To steal a line from Borges, most writers owe their careers to the conjunction of a mirror and an encyclopedia. If there are two kinds of authors in the world—one that focuses on the self, another that turns outward for external material to process and rearrange—the latter often takes the encyclopedia, not the mirror, as the battleground where his primary engagement as a writer will take place. A physical encyclopedia is the whole world, at least in a form that a writer can readily assimilate, and it leads inevitably to dreams of reshaping reality as art. Much of the monstrous erudition of an author like Borges, for instance, comes directly from his deep familiarity and fascination with the Britannica—a stance made clear in “Tlön, Uqbar, Orbis Tertius,” in which a “literal but delinquent” reprint of the Britannica plays an important role—and it’s hard to imagine that particular brand of universal man emerging from Wikipedia or TV Tropes, although they’ve already begun to exercise their own form of literary influence.

But there’s an important difference here. Unlike Wikipedia, with its constantly updated and expanding web of entries, the physical Britannica, with its two shelves of volumes, represented a world of information that was large, but not infinite, and temptingly static: one always had the impression, real or not, that all of it could be consumed, processed, and engaged. I’m not just talking about compulsive encyclopedia readers like Amos Urban Shirk or A.J. Jacobs, but about writers who internalized and transformed the encyclopedic model in their own work. Joyce called Ulysses “a kind of encyclopedia,” and such critics as Edward Mendelson have charted the encyclopedic urge in fiction down to its climax in Pynchon and Eco. Today, the truly encyclopedic novel is passing out of existence, or, rather, has been assimilated into our daily experience of the world’s information. Wikipedia is our real Encyclopedia Galactica, or, better, our Hitchhiker’s Guide to the Galaxy, and this everyday miracle has turned information into a utility like water or electricity, rather than what it used to be: a treasure hoard.

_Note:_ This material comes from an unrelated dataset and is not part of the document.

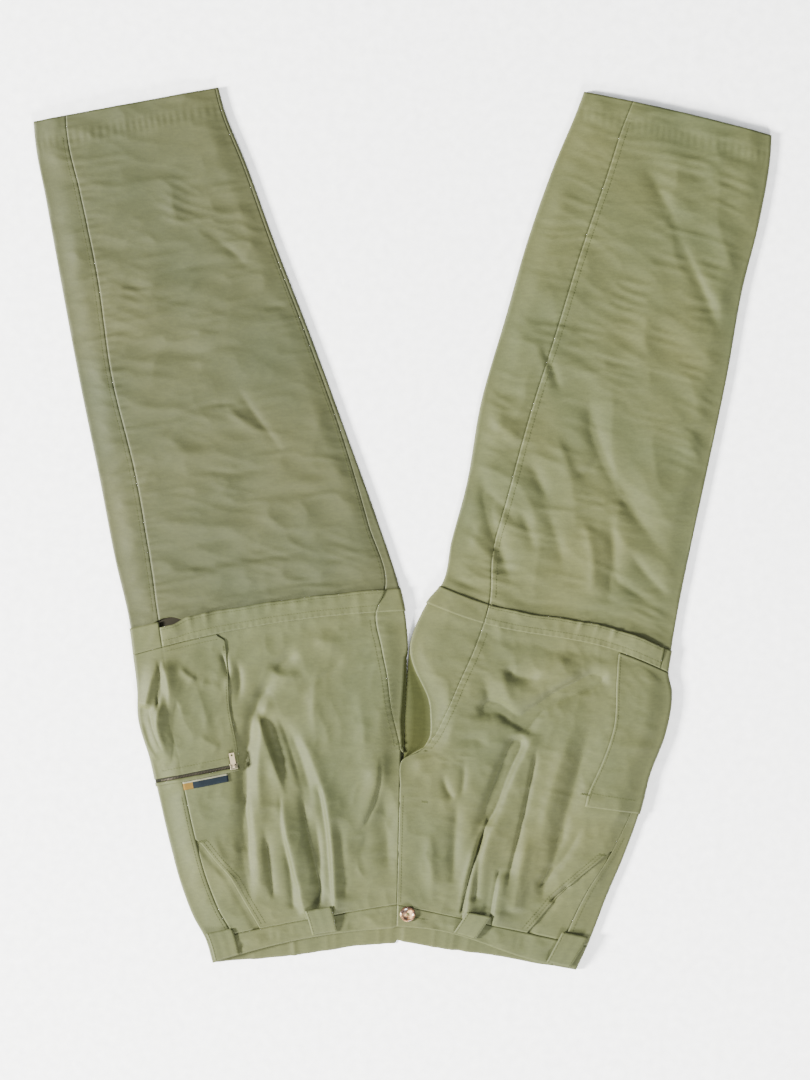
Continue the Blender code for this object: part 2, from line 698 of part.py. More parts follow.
def build_waistband():
    """Two front halves, the left one running on beneath the right, and a gathered back."""
    left_rows = band_rows(LEFT, 10.0, 9.0)
    right_rows = band_rows(RIGHT, 8.0, 8.0)
    left_width = width(LEFT, left_rows)
    right_width = width(RIGHT, right_rows)
    left_seam = out_seam(LEFT, left_rows) + SEAM / left_width
    right_seam = out_seam(RIGHT, right_rows) + SEAM / right_width
    columns = [top(LEFT, left_rows, u) for u in spaced(left_seam, 1.0 - 5.0 / left_width, 7)]
    lap = spaced(np.ones(4), 1.0 - UNDERLAP / right_width, 3)
    columns += [top(RIGHT, right_rows, u, -LAYER - 0.2) for u in lap]
    cloth("waistband_left_front", [stack(columns)])
    columns = [top(RIGHT, right_rows, u) for u in spaced(right_seam, 1.0 - SEAM / right_width, 8)]
    cloth("waistband_right_front", [stack(columns)])
    left_half = band_half(LEFT, left_rows)
    right_half = band_half(RIGHT, right_rows)
    middle = (left_half[-1] + right_half[-1]) / 2
    cloth("waistband_back", [stack(left_half[:-1] + [middle] + right_half[-2::-1])])


def band_rows(side, first, last):
    return np.array([side["waist"] + SEAM, side["waist"] + first, side["edge"] - last, side["edge"]])


def band_half(side, rows):
    """Half of the gathered back waistband, from the side seam on top round to the centre back."""
    length = width(side, rows)
    below = width(side, rows, below=True)
    seam = out_seam(side, rows) - SEAM / length
    columns = [top(side, rows, u) for u in spaced(seam, TURN / length, 2)]
    columns += [turn(side, rows, False, math.pi * share) for share in (0.25, 0.5, 0.75)]
    for k, u in enumerate(spaced(TURN / below, np.ones(rows.shape), 2 * GATHERS)):
        points = bottom(side, rows, u)
        points[..., 2] += np.array([0.3, 1.0, 1.0, 0.7]) * (GATHER_RISE if k % 2 == 1 else 0.0)
        columns.append(points)
    return columns


def build_fly_shield():
    rows = np.linspace(840.0, 976.0, 6)
    left_width = width(LEFT, rows)
    right_width = width(RIGHT, rows)
    columns = [top(LEFT, rows, 1.0 - inset / left_width, -SUNK) for inset in (SHIELD_OVER, 1.0)]
    for inset in (SHIELD_UNDER / 2, SHIELD_UNDER):
        columns.append(top(RIGHT, rows, 1.0 - inset / right_width, -SUNK - 0.2))
    cloth("fly_shield", [stack(columns)])


def build_belt_loop(name, side, first, last, lean, start, end):
    """A wide loop over the waistband, flat across and a little bowed along."""
    rows = np.linspace(start, end, 5)
    share = (rows - start) / (end - start)
    low = first + lean * share
    high = last + lean * share
    step = (end - start) / 8
    ridge = np.full(rows.shape, -1e9)
    for shift in (-step, -step / 2, 0.0, step / 2, step):
        near = np.clip(rows + shift, start, end)
        for u in spaced(low, high, 12):
            ridge = np.maximum(ridge, top(side, near, u)[..., 2])
    grid = stack([top(side, rows, u) for u in spaced(low, high, 4)])
    grid[..., 2] = (ridge + LAYER + 0.05 + 1.0 * np.sin(math.pi * share))[:, None]
    cloth(name, [grid])


def spot(x, y, z):
    """A place given in millimetres, in metres from the origin."""
    return Vector(((x - CENTRE_X) * MM, (y - CENTRE_Y) * MM, z * MM))


def boxed(name, size, finish, bevel=0.0):
    """A box sized in millimetres, with rounded edges."""
    bpy.ops.mesh.primitive_cube_add(size=1.0)
    piece = bpy.context.active_object
    piece.name = name
    piece.data.name = name
    piece.data.transform(Matrix.Diagonal((size[0] * MM, size[1] * MM, size[2] * MM, 1.0)))
    piece.data.materials.append(finish)
    if bevel:
        edge = piece.modifiers.new("edge", "BEVEL")
        edge.width = bevel * MM
        edge.segments = 2
    put(piece)
    return piece


def drum(name, radius, depth, vertices=24):
    """A cylinder sized in millimetres."""
    bpy.ops.mesh.primitive_cylinder_add(vertices=vertices, radius=radius * MM, depth=depth * MM)
    piece = bpy.context.active_object
    piece.name = name
    piece.data.name = name
    put(piece)
    return piece


def combine(piece, other, operation):
    """Join or cut with another object, which stays as a hidden guide."""
    step = piece.modifiers.new(other.name, "BOOLEAN")
    step.operation = operation
    step.object = other
    other.hide_render = True
    other.display_type = "WIRE"
    put(other, "guides")


def build_button():
    """Round button with a dished face and four holes, on the waistband."""
    rows = np.linspace(RIGHT["waist"] + 1.0, RIGHT["edge"] - 1.0, 9)[:, None]
    band = top(RIGHT, rows, 1.0 - np.linspace(0.5, 26.0, 9)[None] / width(RIGHT, rows))
    level = band[..., 2].max() + WALL / 2 + GAP
    button = drum("button", BUTTON_RADIUS, BUTTON_HEIGHT, 32)
    button.location = spot(*BUTTON_PLACE, level + BUTTON_HEIGHT / 2)
    button.data.materials.append(material("horn", (0.18, 0.10, 0.05), 0.3))
    dish = drum("button_dish", BUTTON_RADIUS - 2.0, 2.0)
    dish.location = spot(*BUTTON_PLACE, level + BUTTON_HEIGHT + 0.2)
    combine(button, dish, "DIFFERENCE")
    for k in range(4):
        angle = math.pi / 4 + k * math.pi / 2
        hole = drum("button_hole_%d" % k, 0.9, 8.0, 10)
        across = HOLE_RING * MM * Vector((math.cos(angle), math.sin(angle), 0.0))
        hole.location = button.location + across
        combine(button, hole, "DIFFERENCE")


def build_zip_pull():
    """Slider of the cargo pocket's zip, with its pull tab lying back over the pocket."""
    place = top(LEFT, SLIDER_RUN, SLIDER_U)
    ahead = top(LEFT, SLIDER_RUN, SLIDER_U + 0.012) - top(LEFT, SLIDER_RUN, SLIDER_U - 0.018)
    angle = math.atan2(ahead[1], ahead[0])
    base = place[2] + LAYER + WALL / 2 + GAP
    metal = material("zip_metal", (0.45, 0.42, 0.35), 0.35, 0.9)
    slider = boxed("left_cargo_slider", (9.0, 7.0, 1.8), metal, 0.4)
    slider.location = spot(place[0], place[1], base + 0.9)
    slider.rotation_euler.z = angle
    axis = spot(place[0], place[1], base + 1.8 + EYE_RADIUS + 0.35)
    along_axis = Vector((math.cos(angle), math.sin(angle), 0.0))
    for end in (-1, 1):
        lug = boxed("slider_lug_%d" % (end + 1), (1.2, 2.6, 4.0), metal)
        lug.location = axis + end * LUG_REACH * MM * along_axis - Vector((0.0, 0.0, MM))
        lug.rotation_euler.z = angle
        combine(slider, lug, "UNION")
    bar = drum("slider_bar", 0.5, 5.0, 12)
    bar.location = axis
    bar.rotation_euler = (0.0, math.pi / 2, angle)
    combine(slider, bar, "UNION")
    build_pull_tab(axis, angle, metal)


def build_pull_tab(axis, angle, metal):
    """The tab's pieces all hang on an empty that lies on the hinge's axis."""
    hinge = bpy.data.objects.new("pull_tab_hinge", None)
    hinge.location = axis
    hinge.rotation_euler = (PULL_TILT, 0.0, angle)
    put(hinge)
    tab = boxed("left_cargo_pull", TAB_SIZE, material("pull_brass", (0.55, 0.46, 0.30), 0.4, 0.6))
    neck = boxed("pull_neck", NECK_SIZE, metal)
    eye = drum("pull_eye", EYE_RADIUS, 2.6, 16)
    bore = drum("pull_bore", 0.85, 4.0, 16)
    hole = drum("pull_hole", 1.3, 4.0, 16)
    for piece, reach in ((tab, TAB_REACH), (neck, NECK_REACH), (eye, 0.0), (bore, 0.0), (hole, HOLE_REACH)):
        piece.parent = hinge
        piece.location = (0.0, reach * MM, 0.0)
    for piece in (eye, bore):
        piece.rotation_euler.y = math.pi / 2
    combine(tab, neck, "UNION")
    combine(tab, eye, "UNION")
    combine(tab, bore, "DIFFERENCE")
    combine(tab, hole, "DIFFERENCE")


def build_knee_sliders():
    """Slider of each knee zip, near the outer end under the raised flap."""
    metal = material("zip_metal", (0.45, 0.42, 0.35), 0.35, 0.9)
    for side in SIDES:
        run = (side["zip"][0] + side["zip"][1]) / 2
        rows = np.array([[run - 4.0], [run], [run + 4.0]])
        around = top(side, rows, np.array([[0.14, 0.155, 0.17]]))
        height = around[..., 2].max() + WALL / 2 + GAP + 0.5
        slider = boxed(side["name"] + "_knee_slider", (7.0, 5.0, 1.0), metal)
        slider.location = spot(around[1, 1, 0], around[1, 1, 1], height)
        slider.rotation_euler.z = -0.16 * side["sign"]


def clear_scene():
    for old in list(bpy.data.objects):
        bpy.data.objects.remove(old, do_unlink=True)


def main():
    clear_scene()
    for side in SIDES:
        build_leg(side)
        build_flap(side)
        build_seat(side)
        build_pocket_facing(side)
    build_left_pocket()
    build_right_pocket()
    build_waistband()
    build_fly_shield()
    build_belt_loop("left_outer_belt_loop", LEFT, 0.014, 0.150, 0.0, 974.0, 1010.0)
    build_belt_loop("left_inner_belt_loop", LEFT, 0.530, 0.665, 0.02, 970.0, 1007.0)
    build_belt_loop("right_inner_belt_loop", RIGHT, 0.517, 0.640, 0.05, 970.0, 1003.0)
    build_belt_loop("right_outer_belt_loop", RIGHT, 0.014, 0.148, 0.02, 972.0, 1004.0)
    build_button()
    build_zip_pull()
    build_knee_sliders()


main()
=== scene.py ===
"""Looks of the convertible trousers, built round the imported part."""

import math
from types import SimpleNamespace

import bmesh
import bpy
import numpy as np
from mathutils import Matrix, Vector


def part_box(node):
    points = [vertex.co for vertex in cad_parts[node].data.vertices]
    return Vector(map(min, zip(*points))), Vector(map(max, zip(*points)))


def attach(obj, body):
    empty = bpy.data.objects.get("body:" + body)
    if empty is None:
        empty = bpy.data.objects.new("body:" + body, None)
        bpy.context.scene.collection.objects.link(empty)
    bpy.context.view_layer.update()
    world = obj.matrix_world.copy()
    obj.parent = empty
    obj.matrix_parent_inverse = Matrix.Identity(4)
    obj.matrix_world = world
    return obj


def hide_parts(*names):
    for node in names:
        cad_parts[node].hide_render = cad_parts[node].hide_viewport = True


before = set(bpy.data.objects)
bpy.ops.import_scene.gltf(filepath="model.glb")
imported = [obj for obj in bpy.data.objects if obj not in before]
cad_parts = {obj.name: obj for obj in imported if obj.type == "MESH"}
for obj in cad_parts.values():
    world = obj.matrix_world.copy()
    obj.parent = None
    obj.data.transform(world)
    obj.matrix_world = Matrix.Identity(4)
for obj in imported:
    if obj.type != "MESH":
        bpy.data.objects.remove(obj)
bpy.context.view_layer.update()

MM = 0.001
WALL = 1.0
GAP = 0.3
LAYER = WALL + GAP
TURN = 2.2
SEAM = 0.06
CENTRE_X = 0.0
CENTRE_Y = 0.45
KNEE_PUFF = 1.5
LAP_RISE = 1.0
LAP_WIDTH = 22.0
LOWEST_RELIEF = -0.9
FOLD_GAIN = 1.45
RIGHT_GAIN = 1.3
EDGE_FADE = 26.0
VALLEY_FLOOR = 2.2
# Faces inside these bounds, low in the valley between the legs, get the darker cloth: painted shade
VALLEY_X = 12.0
VALLEY_HALF = 26.0
VALLEY_Y = (-272.0, -138.45)
VALLEY_Z = (2.0, 4.0)
UPPER_LAYER = 4.4
ZIP_REACH = 9.0
ZIP_SUNK = 1.4
ZIP_DRAWN_IN = 0.004
STITCH_CLEAR = WALL / 2 + 0.1
UNDERLAP = 34.0
SHIELD_OVER = 10.0
SHIELD_UNDER = 32.0
SHIELD_RUN = (840.0, 976.0)
FACING_HIDDEN = 12.0
SUNK = 1.9
FACING_SUNK = 1.35
POCKET_UNDER = 0.15
ZIP_RUN = 785.0
WELT_RUN = 789.7
LABEL_RUN = (794.6, 804.5)
LABEL_PLACE = (0.106, 0.29)
LABEL_END = 0.21
LIFT_REACH = 0.20
STEP = 2.4
FINE_STEP = 1.9
POCKET_STEP = 1.3
COARSE = 2.5 * STEP


def table(names, text):
    """Named columns of a short table of numbers."""
    rows = np.loadtxt(text.splitlines(), ndmin=2)
    return {name: rows[:, k].copy() for k, name in enumerate(names)}


SECTION = ("run", "outer_x", "outer_y", "inner_x", "inner_y", "bow", "sway", "out_seam", "in_seam")

LEFT_SECTIONS = table(SECTION, """
0 -432 477 -216 517 0 0 0.176 0.985
21 -430 455 -211 497 1 0 0.172 0.985
95 -417 385 -183 426 0 0 0.172 0.985
191 -400 291 -150 335 0 0 0.17 0.985
311 -378 174 -106 221 0 0 0.138 0.985
433 -354 57 -63 103 0 0 0.143 0.982
531 -336 -36 -29 8 1 0 0.13 0.964
612 -318 -116 -4 -69 6 0 0.107 0.948
642 -314 -147 2 -96 10 0 0.107 0.897
682 -309 -188 6 -136 5 0 0.107 0.904
713 -308 -221 5 -165 0 0 0.106 0.925
760 -294 -270 2 -209 0 0 0.106 0.95
806 -285 -312 -2 -259 0 0 0.108 0.998
869 -270 -376 -4 -321 0 0 0.112 1
920 -257 -422 -5 -376 0 0 0.12 1
951 -245 -453 -6 -406 0 0 0.128 1
982 -230 -481 -6 -439 2 0 0.138 1
1011 -222 -508 -6 -467 8 0 0.138 1
""")

RIGHT_SECTIONS = table(SECTION, """
0 432 461 213 512 2 0 0.03 0.741
20 431 441 206 493 1 0 0.03 0.752
93 419 367 178 426 0 0 0.03 0.748
186 397 277 147 338 0 0 0.03 0.754
283 380 181 120 244 0 0 0.03 0.77
381 360 85 93 151 0 0 0.03 0.785
490 337 -22 74 46 0 0 0.03 0.818
549 325 -80 58 -13 0 2 0.03 0.82
608 314 -142 45 -67 1 6 0.03 0.785
633 310 -167 29 -87 2 6 0.03 0.76
670 314 -191 9 -136 0 3 0.03 0.767
732 306 -241 31 -208 0 0 0.03 0.92
785 287 -292 22 -259 0 0 0.03 0.998
808 281 -317 -1 -271 0 0 0.03 1
834 275 -338 -3 -302 0 0 0.035 1
885 257 -387 -4 -352 0 0 0.062 1
928 239 -429 -5 -394 0 0 0.098 1
981 216 -488 -6 -439 0 0 0.125 1
1006 203 -516 -6 -465 4 -4 0.13 1
""")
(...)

This transition can only alter the role of information in a writer’s life in fundamental ways, and I’ve already felt its effects in my own experience. Encyclopedias have played a major role in my life: as a child, I spent hours browsing in the Britannica set in my local library—I remember being particularly drawn to the Macropaedia article by William L. Schaaf on “Number Games and Other Mathematical Recreations”—and various kinds of encyclopedias were always on my Christmas list. Even today, I can’t pass the sadly pristine set of the World Book at my local library in Oak Park without pausing to browse for a moment, caught up by the illusion that it’s all here, if only I have the patience to find it. This streak of information hunger is what culminated, many years later, in The Icon Thief. And it’s unclear if my own children will ever have this experience. As open to serendipity as Wikipedia can be, it still presents the world as a network of nodes of increasing specificity, rather than a series of deep alphabetical slices. And whatever the gain in detail or expansiveness, it still feels like a loss to the imagination.